Все, кто писал про Ирину Котову, так или иначе отмечали особую оптику врача-хирурга с многолетним стажем, привыкшую видеть вокруг себя страдания и боль, привыкшую к ранам, разрезам, разъятию, обнажению плоти и иссечению внутренностей, к тому, что щедро демонстрируется в «анатомическом театре» (так называлась предыдущая книги Ирины Котовой (2)), на «сцене» которого может оказаться любой физиологический объект, любая патология, любое действие с телом как материей и предметом.


гулкий грохот каталки — сигнал к выдаче интимного

головой вперёд

ногами вперёд

теперь интимное ‒

место общего пользования

вываливается напоказ

жировыми складками

петлистыми улочками кишечника

сочится ломается преет пахнет


кружевные трусики трещат под ножницами спасения

(вчера выбирались час)


Взгляд врача пронизывает не только тематизирующую его ковидную часть книги и предшествующую ей «#гиппократвподвале», но и всё, что пытается описать или вообразить Ирина Котова, как бы нарочно сыплющая профессиональными терминами и фактически вводящая в область поэзии то, что сложно было в ней представить ‒ научную медицину. Более того, подозреваю, что любимый Ириной Котовой прием лексической склейки через слэшы или дефисы (к примеру, названия частей книги: «#немое/немоёкино», «#любовь/лицо/изнанка») тоже является следствием хирургических практик сшивания и привычкой оставления швов.

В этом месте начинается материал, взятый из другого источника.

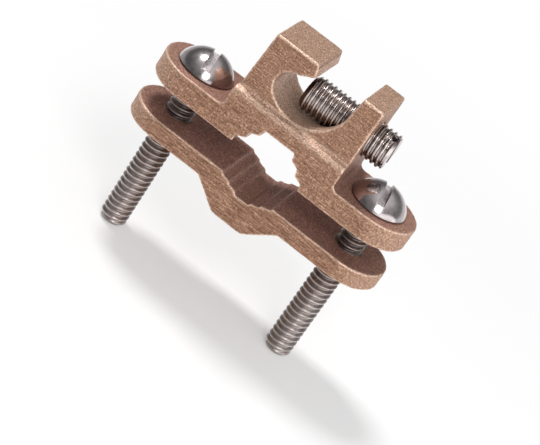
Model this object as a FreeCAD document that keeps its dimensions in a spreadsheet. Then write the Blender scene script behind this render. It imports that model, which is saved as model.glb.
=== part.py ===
import FreeCAD, Part
import math
import os
import re
import Sketcher

# Rebar earthing clamp: two cast bronze jaws pulled together on a bar by two
# slotted round-head screws, with a lay-in lug cast on the upper jaw where a
# slotted set screw grips the earth wire.
#
# Frame: origin on the bar's axis at the middle of the jaws, +Y along the bar,
# +Z along the clamp screws towards their heads, +X from the hook to the post.
# Lengths are in millimetres.

PARTS_FOLDER = "parts"
TEETH_PER_SIDE = 2

# Driving dimensions: alias, value, what it measures.
DRIVING_SIZES = [
    ("bar_radius", 5.65, "bar that touches every tooth of both jaws"),
    ("jaw_depth", 13.4, "depth of both jaws along the bar"),
    ("screw_offset", 17.3, "clamp screw axis from the middle plane"),
    ("ear_past_screw", 7.2, "ear end past the clamp screw's axis"),
    ("upper_face", 1.2, "underside of the upper ears above the bar axis"),
    ("upper_ear_thickness", 3.9, "upper ears"),
    ("yoke_half", 10.8, "half width of the block between the upper ears"),
    ("ledge_rise", 4.1, "ledge under the lug above the ear tops"),
    ("upper_mouth_half", 6.5, "half width of the upper notch at its mouth"),
    ("lower_mouth_half", 4.9, "half width of the lower notch at its mouth"),
    ("tooth_run", 1.7, "sideways step from one tooth to the next"),
    ("upper_tread_rise", 0.55, "rise of each upper tread over its run"),
    ("lower_tread_rise", 0.38, "rise of each lower tread over its run"),
    ("riser_lean", 0.2, "lean of each riser towards the middle"),
    ("notch_relief", 0.3, "space past the bar at the bottom of each notch"),
    ("ledge_width", 1.3, "ledge before and behind the lug"),
    ("lug_rise", 10.6, "top of hook and post above the ledge"),
    ("hook_step", 0.25, "hook's outer side in from the block's side"),
    ("hook_lean", 0.75, "lean of the hook's outer side over its height"),
    ("hook_top_end", 1.65, "inner end of the hook's top from the middle plane"),
    ("lip_nose", 1.05, "nose of the hook's lip from the middle plane"),
    ("lip_nose_drop", 2.25, "nose of the hook's lip below the lug top"),
    ("cup_radius", 2.75, "round cup that holds the wire"),
    ("cup_offset", 3.45, "cup axis from the middle plane"),
    ("cup_rise", 4.3, "cup axis above the ledge"),
    ("floor_radius", 7.0, "swept floor between cup and post"),
    ("floor_offset", 0.5, "centre of the floor's arc from the middle plane"),
    ("post_draft", 0.45, "lean of the post's inner side up to its top"),
    ("ear_round", 1.0, "casting fillet between block and ears"),
    ("ledge_round", 1.1, "rounding of the ledge's outer edges"),
    ("lug_edge", 0.25, "rounding of the lug's outer edges"),
    ("grip_gap", 5.05, "space between the facing sides of the ears"),
    ("lower_ear_thickness", 3.2, "lower ears"),
    ("belly_half", 8.0, "half width of the belly where it leaves the ears"),
    ("belly_flat_half", 2.9, "half width of the belly's flat"),
    ("belly_drop", 3.9, "belly's flat below the ears' underside"),
    ("belly_round", 1.6, "rounding between the belly's flat and slopes"),
    ("screw_diameter", 4.83, "clamp screw across its thread crests"),
    ("screw_length", 31.75, "clamp screw under its head"),
    ("head_diameter", 9.9, "round head of a clamp screw"),
    ("head_height", 3.5, "round head of a clamp screw"),
    ("head_rim", 0.3, "bevel round the head's bearing face"),
    ("head_slot_width", 1.3, "driver slot of a clamp screw"),
    ("head_slot_depth", 1.9, "driver slot below the head's crown"),
    ("screw_point", 0.6, "chamfer at a clamp screw's end"),
    ("ear_hole_clearance", 0.3, "radial, clamp screw in the upper ear's hole"),
    ("thread_clearance", 0.03, "radial, thread crests in a tapped hole"),
    ("left_slot_turn", 10.0, "degrees, left slot from the bar's direction"),
    ("right_slot_turn", 12.0, "degrees, right slot from the bar's direction"),
    ("set_diameter", 6.35, "set screw across its thread crests"),
    ("set_length", 16.5, "set screw"),
    ("set_tip", 1.9, "set screw's tip from the middle plane"),
    ("set_drop", 0.4, "set screw axis below the cup axis"),
    ("set_slot_width", 1.15, "driver slot of the set screw"),
    ("set_slot_depth", 1.5, "driver slot of the set screw"),
    ("set_point", 0.8, "chamfer at the set screw's gripping end"),
    ("set_edge", 0.4, "chamfer at the set screw's slotted end"),
    ("set_slot_turn", 110.0, "degrees, set screw's slot from the bar's direction"),
]

# Sizes that follow from the driving ones: alias, formula.
DERIVED_SIZES = [
    ("lower_face", "grip_gap - upper_face"),
    ("ear_reach", "screw_offset + ear_past_screw"),
    ("ear_end_radius", "jaw_depth / 2"),
    ("ear_end_offset", "ear_reach - ear_end_radius"),
    ("ear_top", "upper_face + upper_ear_thickness"),
    ("ledge", "ear_top + ledge_rise"),
    ("lug_top", "ledge + lug_rise"),
    ("lug_depth", "jaw_depth - 2 * ledge_width"),
    ("cup_height", "ledge + cup_rise"),
    ("set_height", "cup_height - set_drop"),
    ("notch_bottom", "bar_radius + notch_relief"),
    ("tapped_radius", "screw_diameter / 2 + thread_clearance"),
    ("ear_hole_radius", "screw_diameter / 2 + ear_hole_clearance"),
    ("set_hole_radius", "set_diameter / 2 + thread_clearance"),
    ("ear_underside", "lower_face + lower_ear_thickness"),
    ("belly_bottom", "ear_underside + belly_drop"),
    ("crown_rise", "head_height - head_rim"),
    ("crown_radius", "(head_diameter ^ 2 / 4 + crown_rise ^ 2) / (2 * crown_rise)"),
]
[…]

Гиперфизиологическая оптика, свойственная хирургу, зачастую дегуманизирует и предельно объективирует человеческое тело, лишает его субъектной референциальности, но Ирине Котовой удается вопреки логикам дегуманизации сохранять интерес к другому, проблематизировать его границы, пытаться выстаивать коммуникационные стратегии.

Так в ее текстах появляется друг Лола с меняющимся гендером, с которым ведутся напряженные диалоги, фактически оказывающиеся диатрибами о голоде, войне, человеке и т. д. «видишь вот человек / в том человеке / голые ядра клеток горстями в теле жмутся / голо- / дно / холо- / дно / дно ‒». Да, в конечном счете, диалоги с Лолой оборачиваются разговорами с самой собой, но так или иначе тексты оказываются наполнены эмпатическими следами соприкосновения не только с ранящей реальностью, но и с тем, что, кажется, может противостоят тотальному распаду и повсеместному апокалипсису.

И вот что еще важно. Помимо оптики врача и внешне бесстрастного свидетеля Ирина Котова обладает довольно дифференцированной оптикой неомодернистского поэта, учитывающего литературные практики самого разнообразного генезиса и характера: от опытов античных мистерий и средневековых бестиариев до экспрессионизма, поэзии американских битников, отечественных «нового эпоса» и ф-письма и проч. и проч. Автодокументальное письмо Ирины Котовой и яростно проговариваемые социальные травмы неизбежно аранжируются сложной фантасмогорической и сюрреалистической образностью, орнаментируются ритмическими рисунками и экспрессивным синтаксисом, дополняются умением переключать лексические и интонационные регистры, создавать немыслимые сюжеты, встраивать в тексты цитаты и аллюзии, работать с языками медиа (хэштеговость книги), выводить высказывания на уровень аллегории, да и много чем еще.

______

[1] Бодрийяр Ж. Прозрачность зла. - М.: Добросвет, 2000. С. 40‒44.

[2] Котова И. Анатомический театр. - Харьков: kntxt, 2019.